À sombra dum sobreiro e em volta duma mesa improvisada, onde não faltavam os queijos secos de ovelha, rodelas de painho de porco preto de Estremoz e um bom casqueiro alentejano, além duma pinga caseira da região de Abrantes, lá fomos descobrindo no seu notebook, as maravilhas das caçadas e pescarias naquela ex-colónia portuguesa, que eu tão bem conheci, noutro”tipo de caçadas”.
As rolas aos milhares, as chocas, os patos ferrões e gansos a par de javalis e cabritos do mato, foram saindo do meu imaginário de há quase quarenta anos, ao mesmo tempo que uma tremenda nostalgia, ou mesmo saudade, me ia invadindo.

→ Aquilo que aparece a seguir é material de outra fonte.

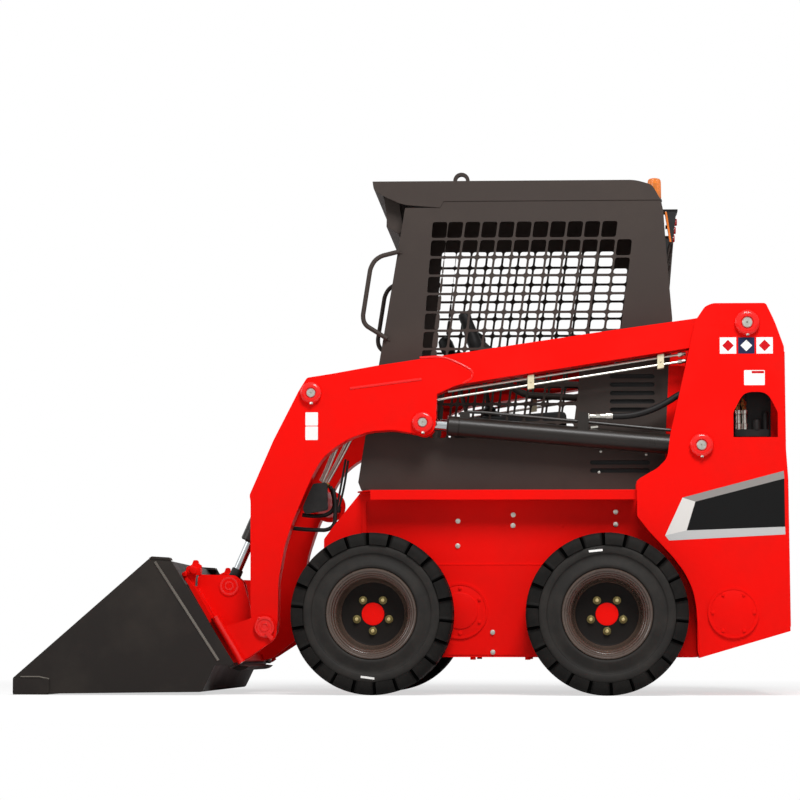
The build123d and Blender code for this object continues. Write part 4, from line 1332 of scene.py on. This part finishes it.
# %% Seat shell, levers and consoles
BOOT = [(-20, 40), (0, 38), (8, 30), (16, 33), (24, 24), (32, 27), (42, 16), (56, 13)]
LONG_GRIP = [(0, 16), (6, 24), (40, 29), (120, 26), (170, 23), (196, 25), (207, 20), (211, 10)]
ROUND_GRIP = [(0, 14), (8, 22), (30, 29), (56, 30), (78, 25), (88, 12)]
LONG_WAY, ROUND_WAY = (73, 0, 199), (36, 0, 80)      # which way each grip leans
CONSOLE = [(-620, 785), (-620, 1090), (-250, 1064), (-172, 1000), (-160, 940), (-200, 785)]
bm = bmesh.new()
plate(bm, rounded([(-404, 812), (-866, 871), (-900, 905), (-914, 1398), (-904, 1404), (-884, 930), (-850, 905),
                   (-408, 848)], 6, 3), -226, 226)
for y in (-150, 150):
    pipe(bm, [(-470, y, 806), (-830, y, 852)], 9, bend=10)
finish(bm, "seat_shell", "machine", PLASTIC, bevel=3.0)


def boot_and_stick(boots, sticks, foot, head):
    """Rubber boot in three folds round the foot of a lever, and the stick that comes out of it."""
    foot, head = Vector(foot), Vector(head)
    turned(boots, foot, (head - foot).normalized(), BOOT, 32)
    pipe(sticks, [foot, head], 9, bend=5)


boots, sticks, grips = bmesh.new(), bmesh.new(), bmesh.new()
boot_and_stick(boots, sticks, (-325, 322, 1072), (-287, 322, 1300))
turned(grips, (-291, 322, 1285), LONG_WAY, LONG_GRIP, 32)
puck(grips, (-222, 322, 1478), LONG_WAY, 7, 6, edge=1.5, sides=20)
boot_and_stick(boots, sticks, (-228, -362, 1070), (-138, -362, 1400))
turned(grips, (-144, -362, 1382), ROUND_WAY, ROUND_GRIP, 32)
finish(boots, "lever_boots", "machine", HOSE)
finish(sticks, "lever_sticks", "machine", CHARCOAL)
finish(grips, "lever_grips", "machine", PLASTIC)
for side, low, high in (("left", 250, 400), ("right", -400, -250)):
    bm = bmesh.new()
    plate(bm, rounded(CONSOLE, 26, 5), low, high)
    cover = finish(bm, f"console_cover_{side}", "machine", PLASTIC, bevel=7.0, segments=3)
    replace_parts(cover, f"console_{side}")
print("seat shell, levers and consoles made")

# %% [markdown]
# On the floor lies a ribbed rubber mat with two foot pedals. The right console carries four
# gauges, each a rim with a pale face a little below it, and a row of switches. The console's top
# slopes, so the gauges lean with it and each switch stands a little lower than the last.


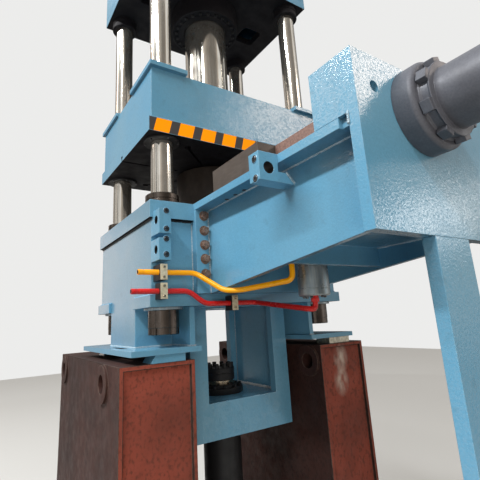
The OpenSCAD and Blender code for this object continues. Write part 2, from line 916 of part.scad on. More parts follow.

Consegui reproduzir os cheiros da terra prenhe de matéria orgânica em decomposição, que durante meses me encheram as narinas, ao entrar nas bolanhas sombrias e húmidas.
Os morcegos, enormes, cruzando o ar em todas as direcções, aliviando-nos das mordidelas dos mosquitos carnívoros, capazes de enfiar a sua seringa impiedosa através do denim dos camuflados, sugando-nos até à alma.
As lontras, os lagartos de água, tipo iguana, de que me não lembro do nome e que se atiravam do alto do tarrafo esparramando-se na água, quase em cima dos botes. Os hipopótamos, que mais temíamos do que os crocodilos e que nos fechavam por vezes o caminho nos esteiros estreitos das margens do Cacheu.
Toda essa fauna virou agora hipótese de negócio e pólo de desenvolvimento local, através do turismo cinegético ou piscatório. Em passeios, jornadas de caça e pesca, com descontos sensíveis para ex-combatentes, sozinhos ou em grupo, ficou-me a vontade de um dia lá voltar e fechar um capítulo da minha vida que ficou em aberto.
A caça, por ironia do destino, é capaz de me fazer voltar à Guiné um dia, para rever e cheirar a terra que fez de mim herói e vilão.
Um obrigado ao “filho d’outra escola”, que me abriu essa escotilha.